DIRECTIONS. Each line in the entries below that holds the string "with" is to be listed.

PROVIDED MATERIAL.

=======

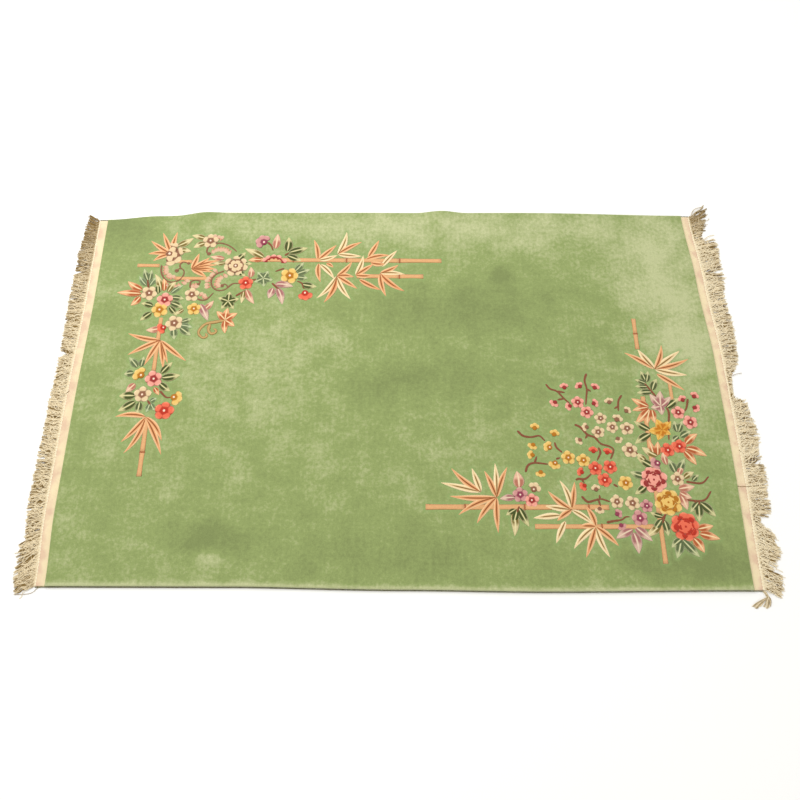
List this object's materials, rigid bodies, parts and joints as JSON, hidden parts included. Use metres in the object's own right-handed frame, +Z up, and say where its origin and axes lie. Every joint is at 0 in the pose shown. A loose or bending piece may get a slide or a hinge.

=======

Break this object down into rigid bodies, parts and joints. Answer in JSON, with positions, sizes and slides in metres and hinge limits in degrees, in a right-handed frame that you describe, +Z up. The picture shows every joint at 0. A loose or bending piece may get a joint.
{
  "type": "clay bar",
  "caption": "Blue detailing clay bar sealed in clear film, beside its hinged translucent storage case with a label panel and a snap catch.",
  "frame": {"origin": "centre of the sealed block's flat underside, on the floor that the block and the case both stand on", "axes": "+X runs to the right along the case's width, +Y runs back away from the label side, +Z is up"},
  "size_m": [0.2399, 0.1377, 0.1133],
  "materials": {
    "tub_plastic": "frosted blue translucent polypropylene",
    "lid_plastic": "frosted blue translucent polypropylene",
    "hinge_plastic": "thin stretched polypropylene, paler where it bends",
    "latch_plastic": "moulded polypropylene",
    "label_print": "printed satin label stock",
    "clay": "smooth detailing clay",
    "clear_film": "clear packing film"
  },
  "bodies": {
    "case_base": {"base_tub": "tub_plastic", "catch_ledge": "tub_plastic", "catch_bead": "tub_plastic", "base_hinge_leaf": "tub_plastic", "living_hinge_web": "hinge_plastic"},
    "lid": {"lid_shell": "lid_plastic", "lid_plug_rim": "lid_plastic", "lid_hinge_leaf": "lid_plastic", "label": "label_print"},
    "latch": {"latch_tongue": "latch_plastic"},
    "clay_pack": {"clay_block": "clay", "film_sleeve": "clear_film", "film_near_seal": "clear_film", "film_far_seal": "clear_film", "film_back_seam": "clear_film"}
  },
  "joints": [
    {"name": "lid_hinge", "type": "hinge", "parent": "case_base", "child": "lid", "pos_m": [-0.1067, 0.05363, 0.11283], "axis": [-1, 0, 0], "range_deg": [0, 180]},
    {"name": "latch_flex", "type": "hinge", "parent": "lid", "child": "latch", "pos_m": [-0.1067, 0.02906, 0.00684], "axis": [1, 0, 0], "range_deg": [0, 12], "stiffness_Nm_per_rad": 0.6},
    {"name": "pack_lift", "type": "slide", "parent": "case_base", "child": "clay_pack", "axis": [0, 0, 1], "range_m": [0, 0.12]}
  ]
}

=======

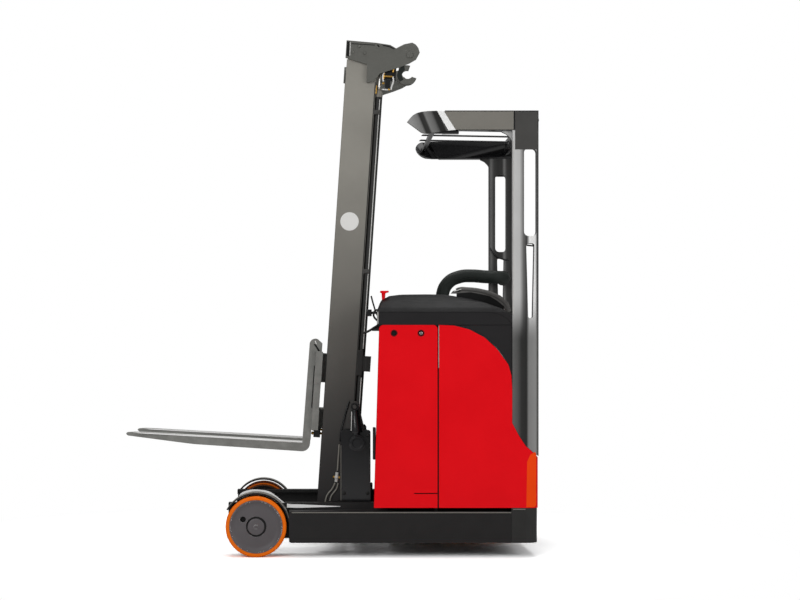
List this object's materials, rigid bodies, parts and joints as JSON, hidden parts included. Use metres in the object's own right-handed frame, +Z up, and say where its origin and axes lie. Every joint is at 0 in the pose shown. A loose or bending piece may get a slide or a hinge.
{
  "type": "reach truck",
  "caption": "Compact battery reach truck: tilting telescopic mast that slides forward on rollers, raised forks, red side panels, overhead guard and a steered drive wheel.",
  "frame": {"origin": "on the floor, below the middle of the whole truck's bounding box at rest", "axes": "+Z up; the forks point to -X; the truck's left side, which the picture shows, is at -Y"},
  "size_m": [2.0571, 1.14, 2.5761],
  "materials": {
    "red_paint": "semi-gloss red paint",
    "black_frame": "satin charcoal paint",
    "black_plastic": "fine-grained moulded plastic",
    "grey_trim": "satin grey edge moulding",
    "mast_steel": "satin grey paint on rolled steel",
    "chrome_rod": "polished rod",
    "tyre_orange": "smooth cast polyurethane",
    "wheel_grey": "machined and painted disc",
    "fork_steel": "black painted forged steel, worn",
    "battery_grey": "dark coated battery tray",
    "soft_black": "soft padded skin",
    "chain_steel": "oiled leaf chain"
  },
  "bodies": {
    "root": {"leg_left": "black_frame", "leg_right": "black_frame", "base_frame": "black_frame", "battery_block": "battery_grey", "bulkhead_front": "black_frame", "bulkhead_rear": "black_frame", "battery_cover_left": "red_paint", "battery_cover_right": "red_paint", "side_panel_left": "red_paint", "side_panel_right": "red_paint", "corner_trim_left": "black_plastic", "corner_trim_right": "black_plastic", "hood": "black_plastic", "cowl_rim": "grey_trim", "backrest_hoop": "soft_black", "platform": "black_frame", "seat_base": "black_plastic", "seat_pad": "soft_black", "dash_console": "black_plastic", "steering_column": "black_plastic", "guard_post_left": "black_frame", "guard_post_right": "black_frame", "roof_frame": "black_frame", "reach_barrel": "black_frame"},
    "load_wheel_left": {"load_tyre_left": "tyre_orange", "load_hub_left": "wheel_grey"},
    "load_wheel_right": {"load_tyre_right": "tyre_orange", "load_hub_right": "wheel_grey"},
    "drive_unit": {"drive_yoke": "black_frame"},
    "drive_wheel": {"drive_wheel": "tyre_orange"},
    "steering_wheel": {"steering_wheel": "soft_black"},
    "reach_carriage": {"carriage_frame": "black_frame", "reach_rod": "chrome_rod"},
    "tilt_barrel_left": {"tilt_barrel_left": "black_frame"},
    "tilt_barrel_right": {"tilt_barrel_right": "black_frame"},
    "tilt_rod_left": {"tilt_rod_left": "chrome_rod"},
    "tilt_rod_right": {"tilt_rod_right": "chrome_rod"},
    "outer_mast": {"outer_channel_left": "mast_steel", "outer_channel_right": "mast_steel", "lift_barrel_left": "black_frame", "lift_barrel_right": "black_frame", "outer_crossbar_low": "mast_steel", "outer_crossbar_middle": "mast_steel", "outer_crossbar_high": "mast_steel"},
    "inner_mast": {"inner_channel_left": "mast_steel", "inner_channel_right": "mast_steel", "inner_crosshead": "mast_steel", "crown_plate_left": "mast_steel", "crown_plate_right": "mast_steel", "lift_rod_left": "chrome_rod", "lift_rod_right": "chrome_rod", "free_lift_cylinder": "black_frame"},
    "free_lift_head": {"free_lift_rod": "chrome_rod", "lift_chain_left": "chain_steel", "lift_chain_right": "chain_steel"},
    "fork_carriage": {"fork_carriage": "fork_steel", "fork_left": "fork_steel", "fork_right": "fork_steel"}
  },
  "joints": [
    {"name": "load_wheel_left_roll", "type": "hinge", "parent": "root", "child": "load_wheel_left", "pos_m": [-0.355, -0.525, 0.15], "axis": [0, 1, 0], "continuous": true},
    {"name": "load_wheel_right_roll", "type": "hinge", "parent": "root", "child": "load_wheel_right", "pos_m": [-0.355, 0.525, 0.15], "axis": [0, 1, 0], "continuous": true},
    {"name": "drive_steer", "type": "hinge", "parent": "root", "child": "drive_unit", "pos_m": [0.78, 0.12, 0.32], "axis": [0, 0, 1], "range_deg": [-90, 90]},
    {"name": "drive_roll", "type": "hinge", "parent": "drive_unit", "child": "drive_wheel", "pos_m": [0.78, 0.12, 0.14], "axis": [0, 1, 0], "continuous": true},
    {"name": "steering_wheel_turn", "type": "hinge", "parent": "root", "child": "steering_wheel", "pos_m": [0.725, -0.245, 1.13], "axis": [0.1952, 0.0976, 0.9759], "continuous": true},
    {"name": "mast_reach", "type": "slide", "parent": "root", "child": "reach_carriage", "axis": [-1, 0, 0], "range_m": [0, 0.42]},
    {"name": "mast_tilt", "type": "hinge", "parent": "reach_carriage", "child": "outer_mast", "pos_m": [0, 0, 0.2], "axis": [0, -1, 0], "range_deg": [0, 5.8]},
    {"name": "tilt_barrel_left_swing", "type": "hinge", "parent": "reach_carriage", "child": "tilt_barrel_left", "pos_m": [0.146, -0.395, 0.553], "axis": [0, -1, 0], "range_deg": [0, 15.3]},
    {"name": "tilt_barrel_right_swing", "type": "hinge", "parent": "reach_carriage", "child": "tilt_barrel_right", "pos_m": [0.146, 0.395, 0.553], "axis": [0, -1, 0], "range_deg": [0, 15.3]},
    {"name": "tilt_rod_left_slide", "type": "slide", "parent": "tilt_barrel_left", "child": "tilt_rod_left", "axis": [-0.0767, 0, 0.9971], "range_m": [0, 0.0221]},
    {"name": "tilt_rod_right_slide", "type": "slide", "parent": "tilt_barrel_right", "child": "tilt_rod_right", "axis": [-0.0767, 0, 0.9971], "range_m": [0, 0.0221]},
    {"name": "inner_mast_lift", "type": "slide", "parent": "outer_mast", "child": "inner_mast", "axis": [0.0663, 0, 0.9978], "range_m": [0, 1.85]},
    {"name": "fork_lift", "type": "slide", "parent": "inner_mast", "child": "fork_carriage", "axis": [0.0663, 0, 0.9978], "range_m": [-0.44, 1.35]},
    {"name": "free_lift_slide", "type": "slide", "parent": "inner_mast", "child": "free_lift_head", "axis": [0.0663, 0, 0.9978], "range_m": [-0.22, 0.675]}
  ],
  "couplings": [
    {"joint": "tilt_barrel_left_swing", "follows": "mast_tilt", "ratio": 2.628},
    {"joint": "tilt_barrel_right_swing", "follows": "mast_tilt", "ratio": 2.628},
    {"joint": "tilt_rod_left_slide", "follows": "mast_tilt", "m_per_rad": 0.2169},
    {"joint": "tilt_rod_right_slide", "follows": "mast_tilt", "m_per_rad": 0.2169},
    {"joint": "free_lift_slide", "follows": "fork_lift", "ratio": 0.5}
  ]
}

=======

TASK OUTPUT.
Break this object down into rigid bodies, parts and joints. Answer in JSON, with positions, sizes and slides in metres and hinge limits in degrees, in a right-handed frame that you describe, +Z up. The picture shows every joint at 0. A loose or bending piece may get a joint.
  "caption": "Blue detailing clay bar sealed in clear film, beside its hinged translucent storage case with a label panel and a snap catch.",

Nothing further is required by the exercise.